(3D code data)
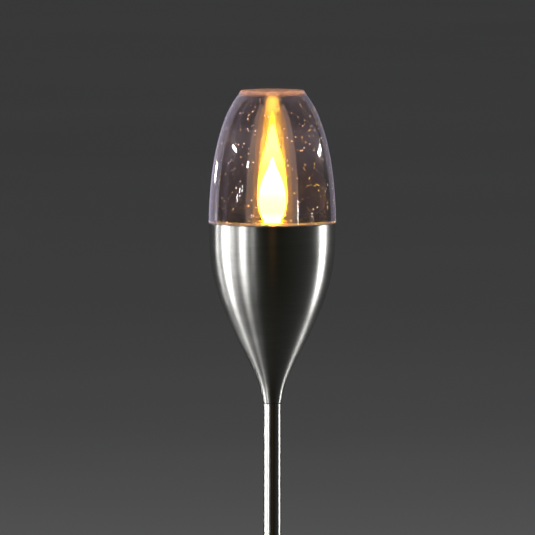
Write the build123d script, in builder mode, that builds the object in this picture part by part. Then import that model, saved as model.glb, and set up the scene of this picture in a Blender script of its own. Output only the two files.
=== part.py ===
from build123d import *
import os

os.makedirs("parts", exist_ok=True)

# Garden torch with an electric flame: a tulip-shaped steel cup and a clear dome on a thin
# push-together pole with a ground spike. Z is the torch's axis, z = 0 the tip of the spike.
# All sizes in millimetres.

# ---- driving dimensions --------------------------------------------------------------------
pole_r = 6.0
pole_wall = 0.8
pole_length = 240.0
spike_height = 150.0
joint_z = spike_height + pole_length            # where the two pole tubes meet
neck_z = joint_z + pole_length                  # neck of the cup
cup_height = 120.0
rim_z = neck_z + cup_height                     # top edge of the steel cup
cup_r = 42.2
cup_wall = 0.8
gasket_t = 0.8
dome_z = rim_z + gasket_t
dome_r = 42.6
dome_top_z = rim_z + 88.7
dome_top_r = 21.6
dome_foot_wall = 5.3                            # the moulding is thick at its foot
dome_top_wall = 2.7                             # and thin at its flat top
dome_bore_r = dome_r - dome_foot_wall
running_gap = 0.05                              # radial gap of the push fits
bore_r = pole_r - pole_wall
plug_length = 28.0

# the light unit that hangs in the cup
flange_r = 40.4
can_r = 31.0
can_wall = 2.0
can_floor_z = rim_z - 42.0
plate_t = 3.0
plate_z = rim_z - plate_t                       # underside of the top plate
deck_r = 34.9
foot_r = 11.0                                   # flange at the foot of the flame
flame_foot_r = 6.3
flame_r = 10.1                                  # flame at its widest
flame_wall = 0.6
flame_tip_z = rim_z + 74.0
cover_top_z = rim_z + 2.3
boss_circle_r = 25.4
boss_start = 90.0                               # angle of the first of three screw bosses

# battery
cell_r = 7.25
cell_length = 49.3
cell_y = 3.0
cell_z = can_floor_z + 11.0

# switch
switch_y = -17.0
slot_length = 8.6
slot_width = 3.8


def cup_outline(inset):
    """Outer profile of the cup from its neck to its rim, moved inwards by inset."""
    shape = ((pole_r, 0.0), (8.7, 0.094), (14.3, 0.205), (24.7, 0.377), (34.7, 0.567),
             (40.2, 0.735), (cup_r - 0.2, 0.88), (cup_r, 1.0))
    return [(r - inset, neck_z + h * cup_height) for r, h in shape]


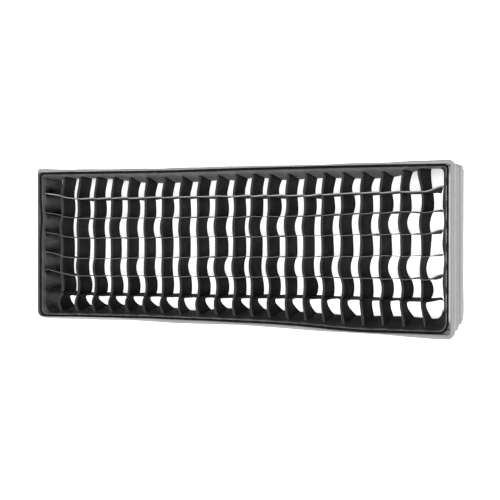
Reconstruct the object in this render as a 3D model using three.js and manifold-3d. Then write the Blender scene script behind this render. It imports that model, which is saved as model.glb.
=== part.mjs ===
// Strip softbox: a fabric shell bowed out by four rods on a rotating bayonet speedring,
// with an inner baffle, a front diffuser and a black egg-crate grid set in the front lip.
// Millimetres. +Z up, the front opening faces -Y, and the lamp bolts on at y = 0.
import * as THREE from 'three';
import { mergeVertices } from 'three/addons/utils/BufferGeometryUtils.js';
import Module from 'manifold-3d';

// Overall size
const FRONT_HALF_W = 600;
const FRONT_HALF_H = 200;
const SHELL_DEPTH = 400;
const RING_STANDOFF = 27;
const FRONT_Y = -(SHELL_DEPTH + RING_STANDOFF);

// Shell
const LIP_DEPTH = 80;
const LIP_THICK = 1.8;
const PANEL_THICK = 1.5;
const REAR_HALF = 84;
const PANEL_STATIONS = 14;
const BOW_START_DEG = 8;
const BOW_END_DEG = 75;
const BOW_START_PULL = 170;
const BOW_END_PULL = 260;
const SEAM_GAP = 0.4;
const COLLAR_THICK = 1.5;
const COLLAR_HOLE_R = 76.8;

// Rods
const ROD_R = 2.5;
const ROD_BORE_R = 2.9;
const ROD_INSET_FRONT = 6.2;
const ROD_INSET_REAR = 7.5;
const ROD_SIDES = 8;
const ROD_POINTS = 16;
const POCKET_DEPTH = 24;
const POCKET_LEG = 16;
const POCKET_WALL = 6;
const POCKET_START = 3;
const POCKET_GAP = 1;

// Speedring and bayonet
const INSERT_BORE_R = 44;
const INSERT_R = 50;
const INSERT_FLANGE_R = 66;
const INSERT_SHANK = 9;
const INSERT_LENGTH = 42;
const LUG_R = 54;
const LUG_BACK = -0.5;
const LUG_FRONT = -3.5;
const LUG_COUNT = 3;
const LUG_ARC_DEG = 34;
const SPEEDRING_BORE_R = 50.5;
const SPEEDRING_R = 76;
const SPEEDRING_BACK = -12;
const SPEEDRING_FRONT = -34;
const ARM_BACK = -28.5;
const RETAINER_R = 64;
const RETAINER_THICK = 3;
const RUN_GAP = 0.3;
const RING_SEGMENTS = 64;
const SOCKET_R = 6;
const SOCKET_BACK = 12;
const SOCKET_FRONT = 24;
const ROD_SEATED = 7;

// Locking knob, on the lower side of the speedring
const KNOB_Y = -17;
const KNOB_HEAD_R = 9;
const KNOB_HEAD_START = 86;
const KNOB_HEAD_END = 104;
const KNOB_LOBES = 8;
const STUD_R = 3;
const STUD_TIP = 51.5;
const STUD_HOLE_R = 3.4;

// Inner baffle
const BAFFLE_DEPTH = 214;
const BAFFLE_HALF_W = 410;
const BAFFLE_HALF_H = 122;
const BAFFLE_THICK = 1.5;
const TAB_HALF_WIDTH = 9;
const TAB_END_X = 492;
const TAB_END_Z = 160;

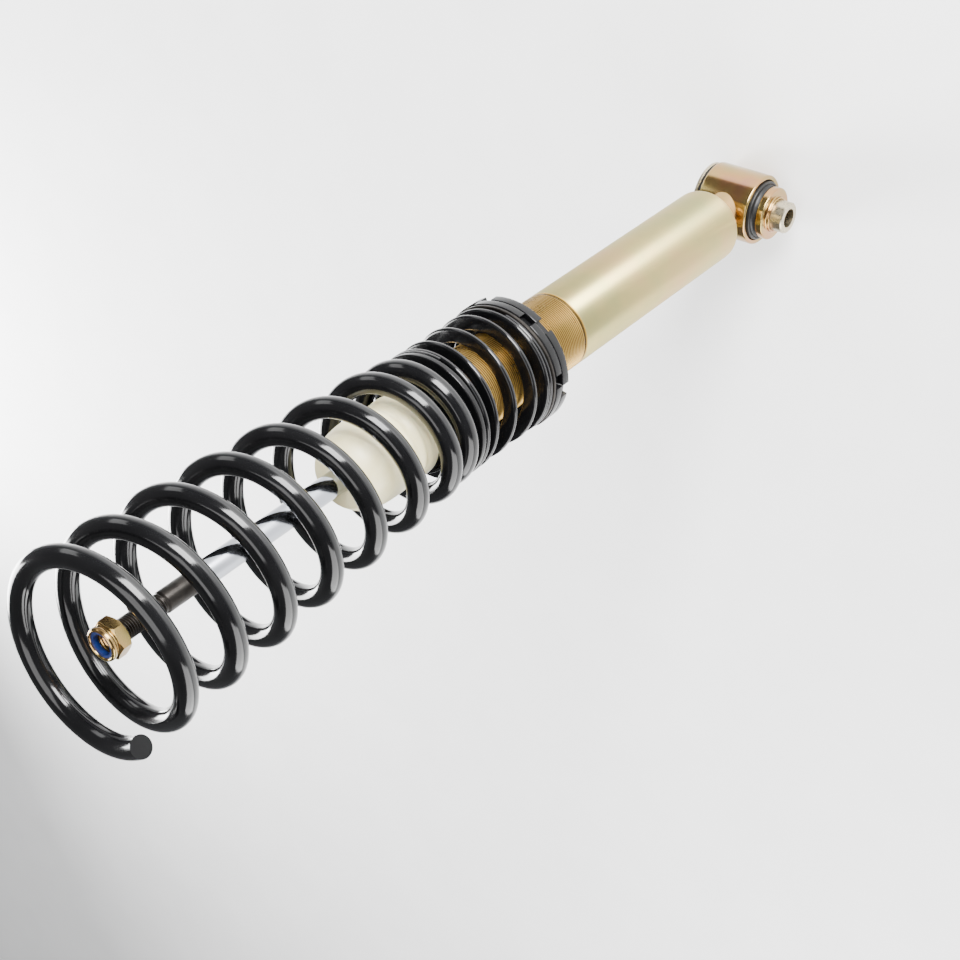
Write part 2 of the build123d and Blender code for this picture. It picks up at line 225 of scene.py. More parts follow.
def uneven_shine(tree, shader, field, low, high):
    """Lets a field move the roughness between two values."""
    shine = add(tree, "ShaderNodeMapRange", {"Value": field, "To Min": low, "To Max": high})
    drive(tree, shader, "Roughness", shine.outputs["Result"])


def relief(tree, shader, field, strength, depth_mm):
    """Lets a field press shallow relief into the surface."""
    inputs = {"Height": field, "Strength": strength, "Distance": depth_mm * MM}
    bump = add(tree, "ShaderNodeBump", inputs)
    drive(tree, shader, "Normal", bump.outputs["Normal"])


def reach_from_axis(tree, place):
    """How far a place is from the strut's axis."""
    axes = add(tree, "ShaderNodeSeparateXYZ", {"Vector": place})
    flat = add(tree, "ShaderNodeCombineXYZ", {"X": axes.outputs["X"], "Y": axes.outputs["Y"]})
    length = add(tree, "ShaderNodeVectorMath", {0: flat.outputs["Vector"]}, operation="LENGTH")
    return length.outputs["Value"]


# ---- Materials ----


def turned_yellow_zinc():
    """Yellow zinc passivate on a turned tube: pale champagne drifting from green to pink.

    The fine turning marks run round the tube, so lights stretch into long bands along it.
    """
    material, tree, shader, place = new_material("turned pale yellow zinc")
    clouds = noise(tree, place, 45, 3.0)
    tint = ramp(tree, clouds, [(0.3, "#9D9966"), (0.5, "#AE9E68"), (0.7, "#B6976B")])
    drive(tree, shader, "Base Color", tint)
    shader.inputs["Metallic"].default_value = 1.0
    shader.inputs["Roughness"].default_value = 0.4
    shader.inputs["Anisotropic"].default_value = 0.85
    shader.inputs["Anisotropic Rotation"].default_value = AROUND
    around = add(tree, "ShaderNodeTangent", direction_type="RADIAL", axis="Z")
    tree.links.new(around.outputs["Tangent"], shader.inputs["Tangent"])
    lay = add(tree, "ShaderNodeMapping", {"Vector": place, "Scale": (0.02, 0.02, 1.0)})
    marks = noise(tree, lay.outputs["Vector"], 0.8, 3.0)
    relief(tree, shader, marks, 0.05, 0.05)
    return material


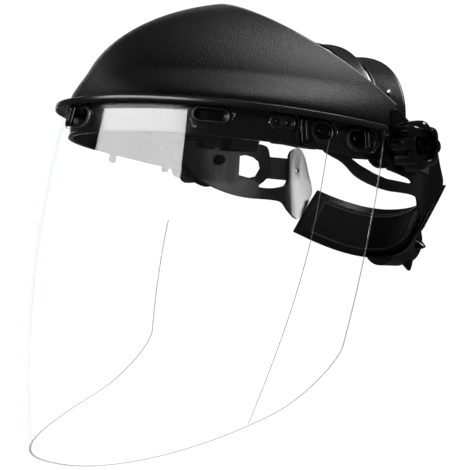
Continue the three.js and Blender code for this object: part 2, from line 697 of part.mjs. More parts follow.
const headgear = group('headgear_group');
piece(headgear, 'front_headband', frontHeadband(), 'frame');
piece(headgear, 'sweatband', sweatband(), 'pad');
for (const [side, word] of [[1, 'left'], [-1, 'right']]) {
  piece(headgear, `side_arm_${word}`, sideArm(side), 'frame');
  piece(headgear, `bridge_tab_${word}`, bridgeTab(side), 'strap');
  piece(headgear, `pivot_post_${word}`, pivotPost(side), 'frame');
  piece(headgear, `pivot_bolt_${word}`, pivotBolt(side), 'metal');
}
piece(headgear, 'top_strap_front', topStrap(TOP_FRONT), 'strap');
piece(headgear, 'top_strap_rear', topStrap(TOP_REAR), 'strap');
piece(headgear, 'top_pin_left', topPin(TOP_REAR, PIN.angle), 'metal');
piece(headgear, 'top_pin_right', topPin(TOP_REAR, 180 - PIN.angle), 'metal');

const shield = group('shield_group');
piece(shield, 'crown', crown(), 'crown');
piece(shield, 'rim_lip', rimLip(), 'lip');
piece(shield, 'brow_band', browBand(), 'band');
piece(shield, 'window', windowSheet(), 'window');
for (const hook of HOOKS) piece(shield, hook.name, windowHook(hook), 'hook');
for (const [side, word] of [[1, 'left'], [-1, 'right']]) {
  piece(shield, `tension_washer_${word}`, tensionWasher(side), 'metal');
}

for (const [side, word] of [[1, 'left'], [-1, 'right']]) {
  piece(group(`tension_knob_${word}_group`), `tension_knob_${word}`, tensionKnob(side), 'knob');
}

const nape = group('nape_group');
piece(nape, 'nape_band', napeBand(), 'frame');
piece(nape, 'nape_pad', napePad(), 'pad');
piece(nape, 'rack_strap_left', rackStrap(1), 'strap');
piece(nape, 'rack_strap_right', rackStrap(-1), 'strap');
piece(nape, 'ratchet_housing', ratchetHousing(), 'frame');
piece(group('ratchet_knob_group'), 'ratchet_knob', ratchetKnob(), 'knob');

export default object;
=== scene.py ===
"""Looks for a tilting safety face shield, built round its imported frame.

Shapes are worked out in millimetres and turned into metres when a piece is made.
The origin is the middle of the tilt axis, +Z is up, and the wearer faces -Y.
"""

import json
import math

import bmesh
import bpy
import numpy as np
from mathutils import Matrix, Vector

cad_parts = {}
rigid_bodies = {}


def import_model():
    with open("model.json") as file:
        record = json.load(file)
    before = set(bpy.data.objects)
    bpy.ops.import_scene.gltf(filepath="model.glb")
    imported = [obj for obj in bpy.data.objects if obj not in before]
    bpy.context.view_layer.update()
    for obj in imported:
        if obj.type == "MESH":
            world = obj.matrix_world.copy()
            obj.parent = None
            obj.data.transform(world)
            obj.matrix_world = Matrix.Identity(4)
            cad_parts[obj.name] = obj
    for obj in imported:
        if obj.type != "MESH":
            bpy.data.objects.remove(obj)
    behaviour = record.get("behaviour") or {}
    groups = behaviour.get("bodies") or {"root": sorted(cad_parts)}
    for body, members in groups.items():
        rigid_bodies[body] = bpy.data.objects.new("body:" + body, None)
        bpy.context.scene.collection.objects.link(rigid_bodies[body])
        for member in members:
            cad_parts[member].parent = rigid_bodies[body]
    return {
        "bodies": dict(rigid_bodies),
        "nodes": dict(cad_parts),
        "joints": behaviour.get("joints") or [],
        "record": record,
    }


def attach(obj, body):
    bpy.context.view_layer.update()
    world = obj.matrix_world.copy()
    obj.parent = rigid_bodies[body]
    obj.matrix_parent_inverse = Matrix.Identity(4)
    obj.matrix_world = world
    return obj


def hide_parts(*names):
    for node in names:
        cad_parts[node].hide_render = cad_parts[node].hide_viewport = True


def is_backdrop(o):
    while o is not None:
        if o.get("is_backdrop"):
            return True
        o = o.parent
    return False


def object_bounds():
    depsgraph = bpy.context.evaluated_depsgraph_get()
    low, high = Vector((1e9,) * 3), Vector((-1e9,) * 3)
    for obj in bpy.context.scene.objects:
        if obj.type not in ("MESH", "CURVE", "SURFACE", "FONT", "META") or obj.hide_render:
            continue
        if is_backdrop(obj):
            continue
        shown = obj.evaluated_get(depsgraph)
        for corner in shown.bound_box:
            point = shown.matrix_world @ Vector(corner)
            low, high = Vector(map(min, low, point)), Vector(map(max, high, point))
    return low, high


# -------------------- driving dimensions, in mm
MM = 0.001
PLAN = dict(side=94.7, front=156.2, power=2.065)
RIM_Z = 22.0
RIM_SLOPE = 6.0
RIM_BOW = 7.0
BAND_HEIGHT = 20.0
BAND_WALL = 2.6
BAND_END = 86.0
LIP = dict(side=10.2, front=8.2, end=84.5, half=1.5, droop=2.2)
GAP = 0.35

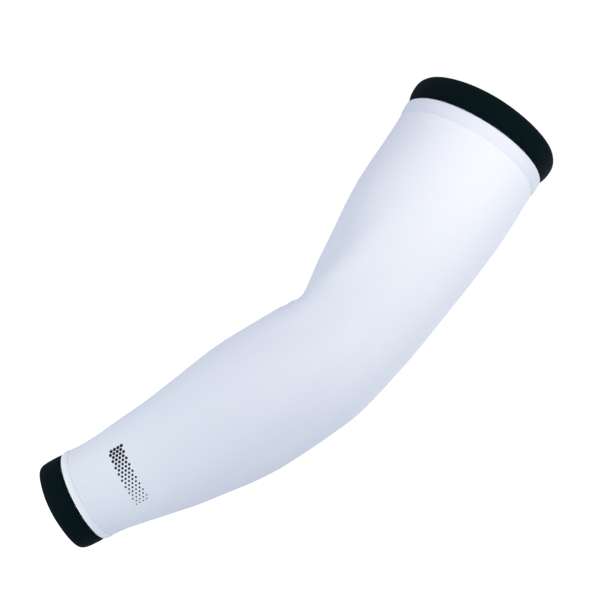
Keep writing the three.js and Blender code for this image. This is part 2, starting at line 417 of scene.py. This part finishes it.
def extruded_ring(bm, ring, edges):
    """Extrudes a ring once. The new vertices come back in the ring's own order."""
    geometry = bmesh.ops.extrude_edge_only(bm, edges=edges)["geom"]
    new = {g for g in geometry if isinstance(g, bmesh.types.BMVert)}
    following = []
    for vert in ring:
        following.append(next(e.other_vert(vert) for e in vert.link_edges if e.other_vert(vert) in new))
    new_edges = [g for g in geometry if isinstance(g, bmesh.types.BMEdge) and set(g.verts) <= new]
    return following, new_edges


def tube_wall(sides, profile, place):
    """A closed tube wall: a ring is extruded from each row of the profile to the next, and the last
    ring is bridged to the first. place(row, angle) gives a point."""
    bm = bmesh.new()
    ring = bmesh.ops.create_circle(bm, radius=1.0, segments=sides)["verts"]
    edges = list(bm.edges)
    first_edges, rings = edges, []
    for number, row in enumerate(profile):
        if number:
            ring, edges = extruded_ring(bm, ring, edges)
        rings.append(ring)
        for k, vert in enumerate(ring):
            vert.co = place(row, side_angle(k, sides))
    bmesh.ops.bridge_loops(bm, edges=first_edges + edges)
    bmesh.ops.recalc_face_normals(bm, faces=bm.faces)
    bm.verts.index_update()
    spread_cloth_map(bm, rings, sides)
    return bm


def spread_cloth_map(bm, rings, sides):
    """Writes the cloth map, in metres: across is the length round the cloth from the line opposite
    the long seam, and up is the length along it."""
    where, travelled = {}, 0.0
    middle = sides // 2
    for number, ring in enumerate(rings):
        if number:
            travelled += (ring[middle].co - rings[number - 1][middle].co).length
        table = [0.0]
        for a, b in zip(ring, ring[1:] + ring[:1]):
            table.append(table[-1] + (b.co - a.co).length)
        for k, vert in enumerate(ring):
            where[vert] = (k, table[k] - table[middle], table[-1] - table[middle], travelled)
    round_wall = travelled + (rings[0][middle].co - rings[-1][middle].co).length
    layer = bm.loops.layers.uv.new("cloth")
    for face in bm.faces:
        found = [where[loop.vert] for loop in face.loops]
        closing = max(f[0] for f in found) == sides - 1 and min(f[0] for f in found) == 0
        wraps = max(f[3] for f in found) - min(f[3] for f in found) > round_wall / 2
        for loop, (k, across, closed_across, up) in zip(face.loops, found):
            across = closed_across if closing and k == 0 else across
            loop[layer].uv = (across, round_wall if wraps and up == 0 else up)


def capsule(bm, start, end, radius, sides=6):
    """A short rounded thread from start to end, in metres."""
    middle, along = (start + end) / 2, end - start
    turn = along.to_track_quat("Z", "Y").to_matrix().to_4x4()
    size = Matrix.Diagonal((radius, radius, along.length / 2 + radius * 0.6, 1))
    matrix = Matrix.Translation(middle) @ turn @ size
    bmesh.ops.create_uvsphere(bm, u_segments=sides, v_segments=4, radius=1.0, matrix=matrix)


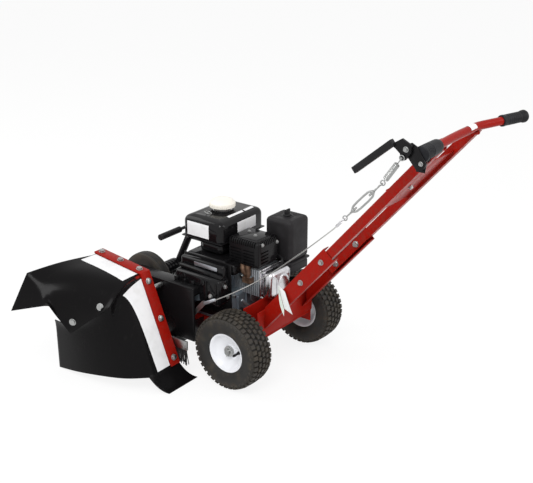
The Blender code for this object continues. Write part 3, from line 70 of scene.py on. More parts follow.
LEFT_TYRE, RIGHT_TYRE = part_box("left_tyre"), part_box("right_tyre")
AXLE_MIDDLE = (LEFT_TYRE[0] + LEFT_TYRE[1] + RIGHT_TYRE[0] + RIGHT_TYRE[1]) / 4
GROUND = Vector((AXLE_MIDDLE.x, AXLE_MIDDLE.y, 0.0))
WHEEL_RADIUS = (LEFT_TYRE[1].z - LEFT_TYRE[0].z) / 2
WHEEL_WIDTH = LEFT_TYRE[1].x - LEFT_TYRE[0].x
HALF_TRACK = (RIGHT_TYRE[0].x + RIGHT_TYRE[1].x) / 2 - GROUND.x
X, Y, Z = Vector((1, 0, 0)), Vector((0, 1, 0)), Vector((0, 0, 1))


def at(x, y, z):
    """A point measured from the ground under the middle of the axle."""
    return GROUND + Vector((x, y, z))


def box_of(node):
    """The node's lowest and highest corners, measured as at() measures."""
    low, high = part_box(node)
    return low - GROUND, high - GROUND


# ---- camera, light and floor ----
CAMERA_PLACE = (-2.116, -1.588, 1.432)


def camera():
    place, target = at(*CAMERA_PLACE), at(0.1081, 0.1, 0.3326)
    bpy.ops.object.camera_add(location=place, rotation=(target - place).to_track_quat("-Z", "Y").to_euler())
    made = bpy.context.object
    made.data.lens = 65.66
    made.data.sensor_width = 36
    bpy.context.scene.camera = made


def lamp(name, place, size, power):
    """A square soft lamp aimed at the machine."""
    aim = (at(0, 0.1, 0.3) - at(*place)).to_track_quat("-Z", "Y").to_euler()
    bpy.ops.object.light_add(type="AREA", location=at(*place), rotation=aim)
    made = bpy.context.object
    made.name = name
    made.data.size = size
    made.data.energy = power


def lights():
    lamp("key_lamp", (-2.4, -1.0, 3.2), 1.6, 78)
    lamp("rear_lamp", (1.2, -3.0, 2.4), 2.0, 34)
    lamp("front_lamp", (-1.0, 3.0, 2.6), 2.2, 40)


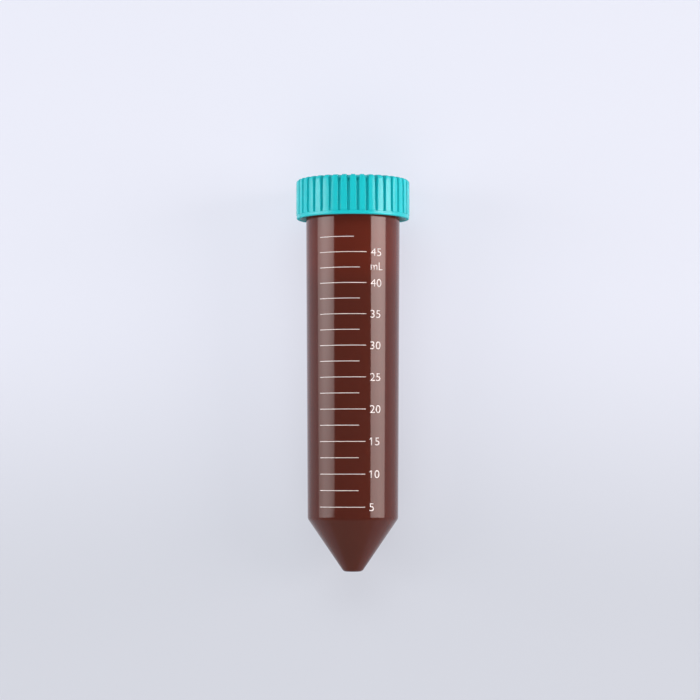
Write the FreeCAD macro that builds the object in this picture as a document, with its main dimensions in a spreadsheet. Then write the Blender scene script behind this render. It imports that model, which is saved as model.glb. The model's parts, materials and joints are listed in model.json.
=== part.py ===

• [WHAT TO PRODUCE] Transcribe each line of the data above, unaltered, from the one where "const nape = group('nape_group');" appears to the one where "obj.data.transform(world)" appears, inclusive of both.

• [FULL OUTPUT]
const nape = group('nape_group');
piece(nape, 'nape_band', napeBand(), 'frame');
piece(nape, 'nape_pad', napePad(), 'pad');
piece(nape, 'rack_strap_left', rackStrap(1), 'strap');
piece(nape, 'rack_strap_right', rackStrap(-1), 'strap');
piece(nape, 'ratchet_housing', ratchetHousing(), 'frame');
piece(group('ratchet_knob_group'), 'ratchet_knob', ratchetKnob(), 'knob');

export default object;
=== scene.py ===
"""Looks for a tilting safety face shield, built round its imported frame.

Shapes are worked out in millimetres and turned into metres when a piece is made.
The origin is the middle of the tilt axis, +Z is up, and the wearer faces -Y.
"""

import json
import math

import bmesh
import bpy
import numpy as np
from mathutils import Matrix, Vector

cad_parts = {}
rigid_bodies = {}


def import_model():
    with open("model.json") as file:
        record = json.load(file)
    before = set(bpy.data.objects)
    bpy.ops.import_scene.gltf(filepath="model.glb")
    imported = [obj for obj in bpy.data.objects if obj not in before]
    bpy.context.view_layer.update()
    for obj in imported:
        if obj.type == "MESH":
            world = obj.matrix_world.copy()
            obj.parent = None
            obj.data.transform(world)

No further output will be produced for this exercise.